Tuesday, October 25, 2011

31 DAYS OF HORROR-DAY 25: HORRORS OF THE BLACK MUSEUM (1959)

In the late 1950's, the horror films generated by Hammer Studios upped the level of violence/gore and sex/gratuitous female flesh by degrees that only increased with each passing years, especially as the Fifties gave way to the Sixties, and with that popular acceptance and box office success came films that took advantage of that new leniency. The most infamous from that early wave of British responses to the trend is this nasty little shocker that possesses several moments that everyone who's seen it has permanently burned into their memories, especially if they encountered HORRORS OF THE BLACK MUSEUM during their impressionable childhoods. That's when I first saw it — I was around eight years old — and look at what happened to me...
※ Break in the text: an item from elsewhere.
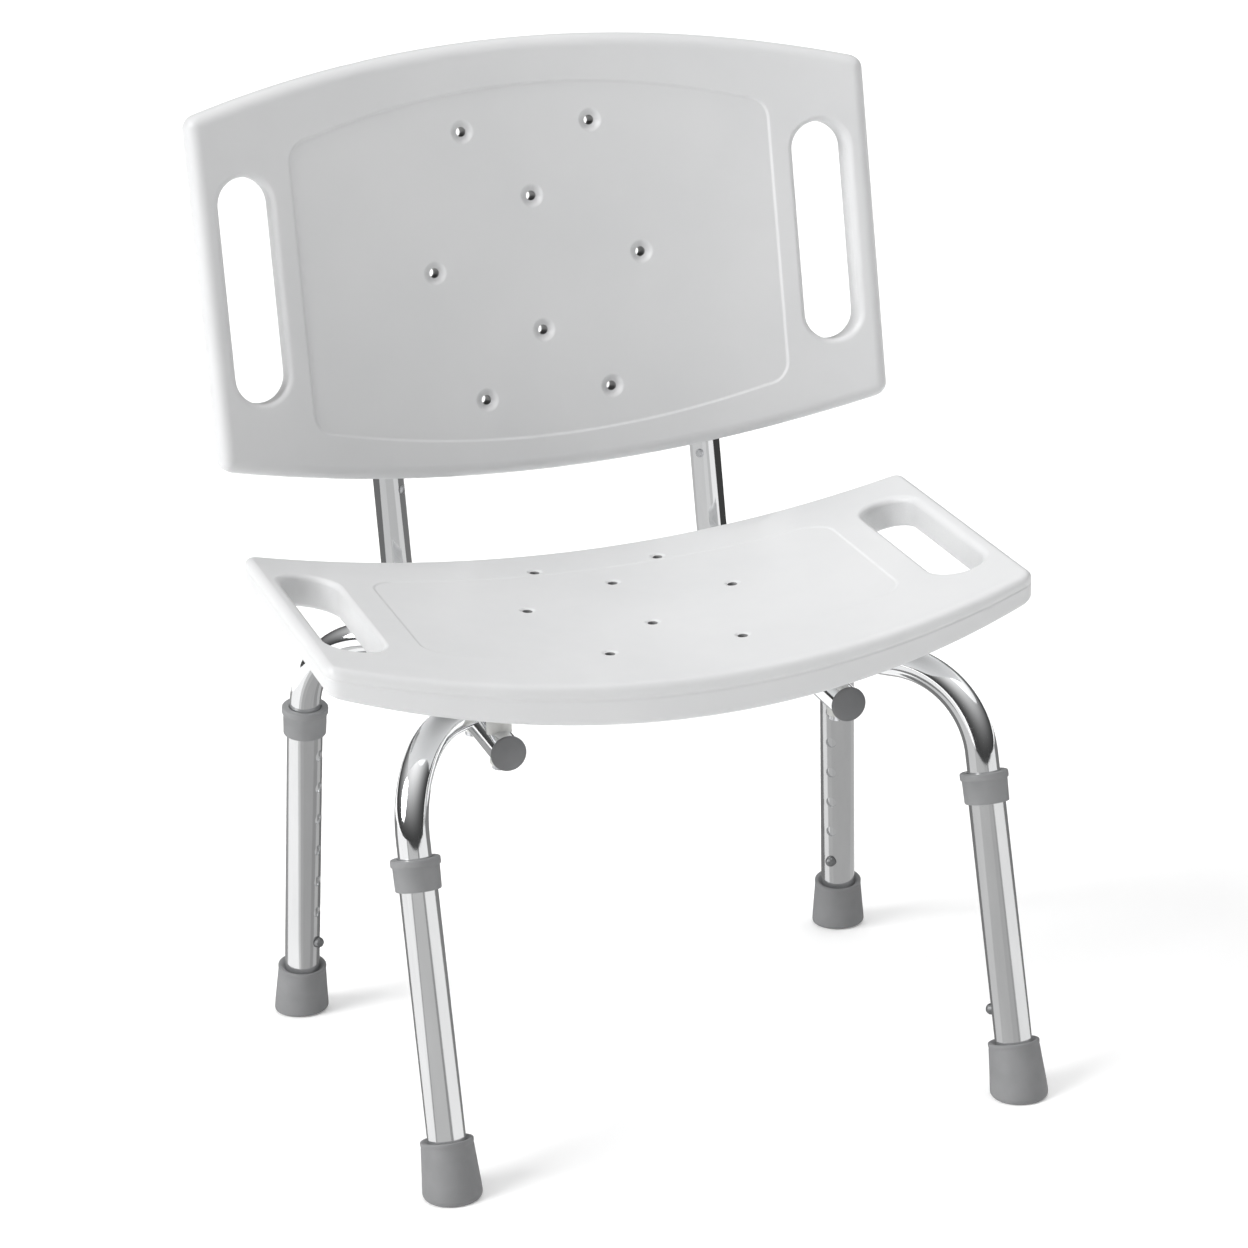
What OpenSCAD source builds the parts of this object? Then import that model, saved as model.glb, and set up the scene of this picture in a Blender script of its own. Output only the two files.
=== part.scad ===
// Bath chair with a backrest, height-adjustable on four sprung-button legs.
// Millimetres, +Z up. The user faces -Y, and +X is to the right of someone looking at the front.
// The origin is on the floor, under the middle of the chair.

/* [Seat] */
// Width across the seat
seat_w = 490; // [440:1:540]
// Length of the straight sides of the seat
seat_side = 240; // [200:1:280]
// How far the middle of the front edge stands out past its corners
seat_front_bow = 33; // [10:1:45]
// How far the middle of the rear edge stands out past its corners
seat_rear_bow = 4; // [0:1:20]
// Height of the middle of the sitting surface above the floor, with the legs at their shortest
seat_h = 330; // [320:1:360]
// How far the seat runs down towards the front, in degrees
seat_tilt = 4.6; // [0:0.1:6]

/* [Backrest] */
// Width across the backrest
back_w = 498; // [440:1:540]
// Length of the straight sides of the backrest
back_side = 244; // [200:1:280]
// How far the middle of the top edge stands out past its corners
back_top_bow = 36; // [10:1:45]
// How far the middle of the bottom edge stands out past its corners
back_bottom_bow = 29; // [10:1:45]
// Height of the middle of the backrest above the floor
back_h = 539; // [500:1:600]
// How far the backrest leans back, in degrees
recline = 7.1; // [0:0.1:15]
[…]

The horror begins in London when a pretty young woman receives a package containing a pair of binoculars. Intrigued, she puts the binoculars to her eyes, which are suddenly penetrated by pressure-sensitive spring-loaded six-inch spikes, causing her agonized death.

One of the most shocking moments of 1950's horror cinema (or any other era, for that matter).
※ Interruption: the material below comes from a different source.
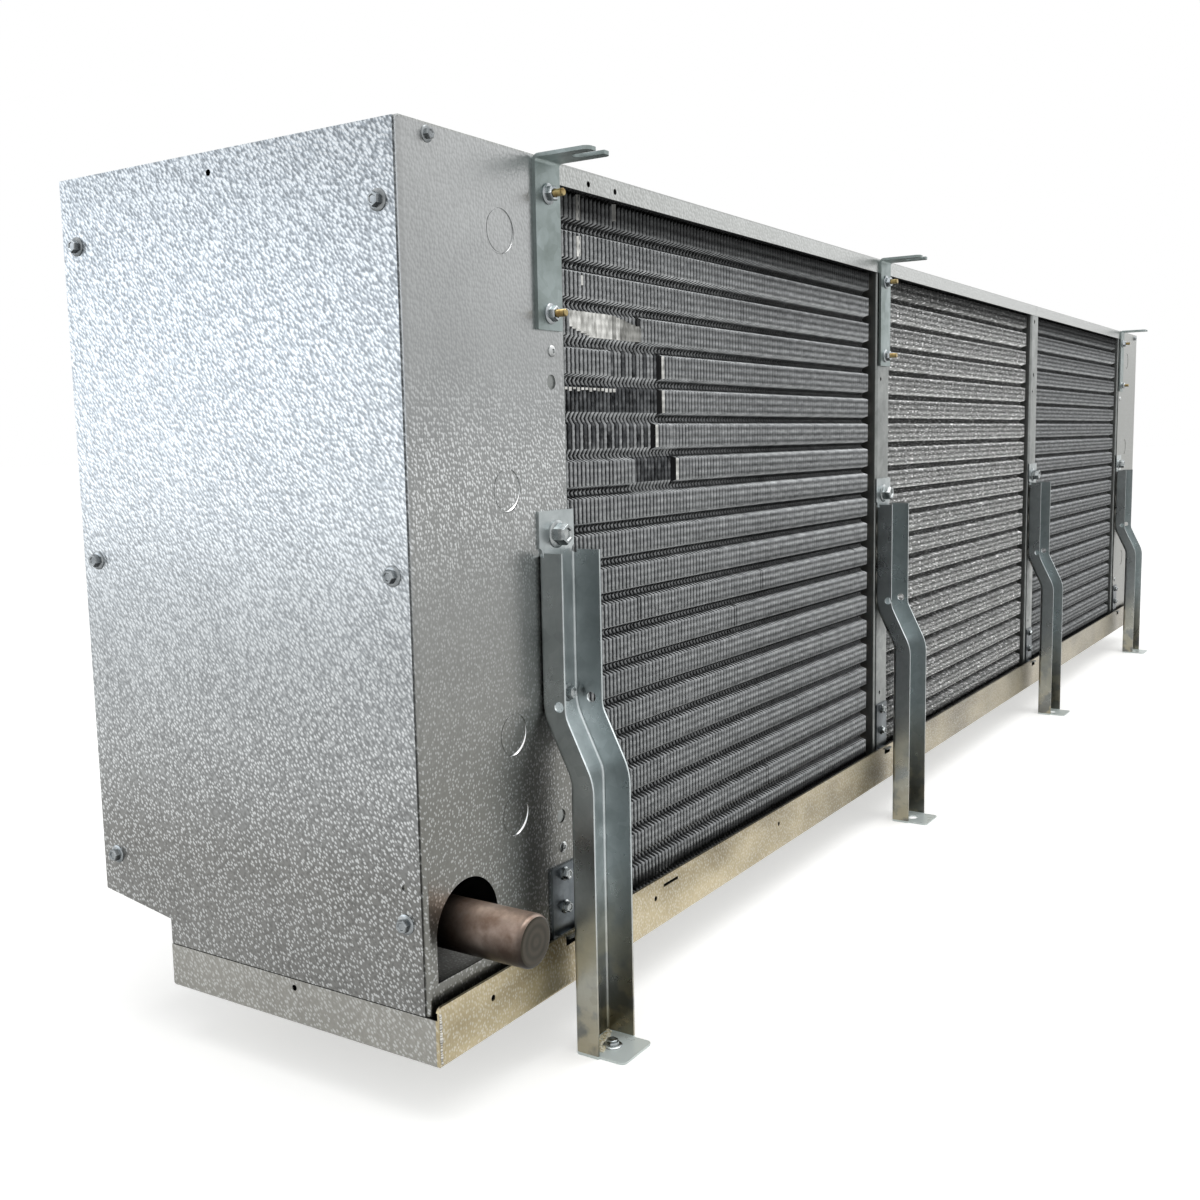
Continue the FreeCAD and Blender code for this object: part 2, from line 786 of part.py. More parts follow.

As the detectives of Scotland Yard begin to investigate this crime, the third horrific murder in two weeks, creepy, sensationalistic true crime author Edmond Bancroft (Michael Gough , aka Alfred in four of the Batman films) arrives to pump them for information, an enthusiastic gleam in his shifty eyes. Quite familiar to the police due to his constant sniffing about for gruesome case details to use in his books and magazine articles, Bancroft lives and breathes crime and to all observers, he is unhealthily obsessed with crime in general and with the current murders in particular, resulting in his health being endangered from his alarmingly high blood pressure. Needless to say, Bancroft's obsession is so intense because he's the vicious maniac the police are searching for but he's beyond suspicion due to his ubiquity at the station and also thanks to his pronounced limp. But despite his frail physicality, Bancroft is one sick, sick motherfucker who orchestrates the murders so he'll have new material to write about, and also keeps a "black museum" in the basement of his house, a sanctum decorated with classic instruments of torture and accented with life-size manikins demonstrating what happens to those who endure the wielding of such contraptions in the hands of sadistic torturers. Bancroft also employs a young assistant named Rick (Graham Curnow), to whom he administers mind-controlling drugs that turn the lad into a programmable killer that Bancroft dispatches to commit a series of ever-escalating slayings. (When under Bancroft's murderous influence, Rick's complexion turns green and wrinkly for no apparent reason.)

But Bancroft's dark path is not without its obstacles. He pays rent for and gives cash to his sleazy, gold-digging blonde bombshell girlfriend, Joan (the lusciously curvaceous June Cunningham), but she's tired of being a kept woman in an isolated flat who's never taken anywhere and only used as a sex toy (strongly implied but not explicitly stated). Joan also viciously insults him as being "less than a man" (we know what that means) and makes fun of him being a "cripple," but the real problem lies in her knowledge of the dark deeds Bancroft gloats about while drunk and her intention to leave him, possibly to spill what she knows, all of which only adds fuel to the fire of Bancroft's oft-stated hatred and distrust of women. (He may be a misogynistic pig but at least he's up front about it.) Bancroft also buys the signature weapons used in the killing spree from an aged antique dealer who's smarter than she initially lets on, and once she realizes that the goods she sold to Bancroft are the same ones used in the murders, she seeks to cushion her retirement with cash extorted from her customer. (She doesn't go to Scotland Yard to rat Bancroft out because she fears guilt by association for selling the items to him.) Bancroft's personal physician is also no slouch in the reasoning department and after a recent examination of his patient, he begins to suspect the writer of being involved in activities that are considerably less than savory. Then there's Rick's burgeoning romance with a pretty young thing that threatens to upset his boss' control over him and possibly expose Bancroft's twisted activities. With all of that mishegoss threatening to boil over, it's only a matter of time until it all ends very, very badly.

Marvelously and unashamedly lurid, HORRORS OF THE BLACK MUSEUM is like the cinematic cousin to the gory horror and crime comics that led to U.S. Senate sub-committee hearings in the early 1950's, only much better written than those often hacked-out efforts (pun most definitely intended), so check it out if you've never seen it. I promise you won't be disappointed, and how could you not be hooked after that hideous opening scene?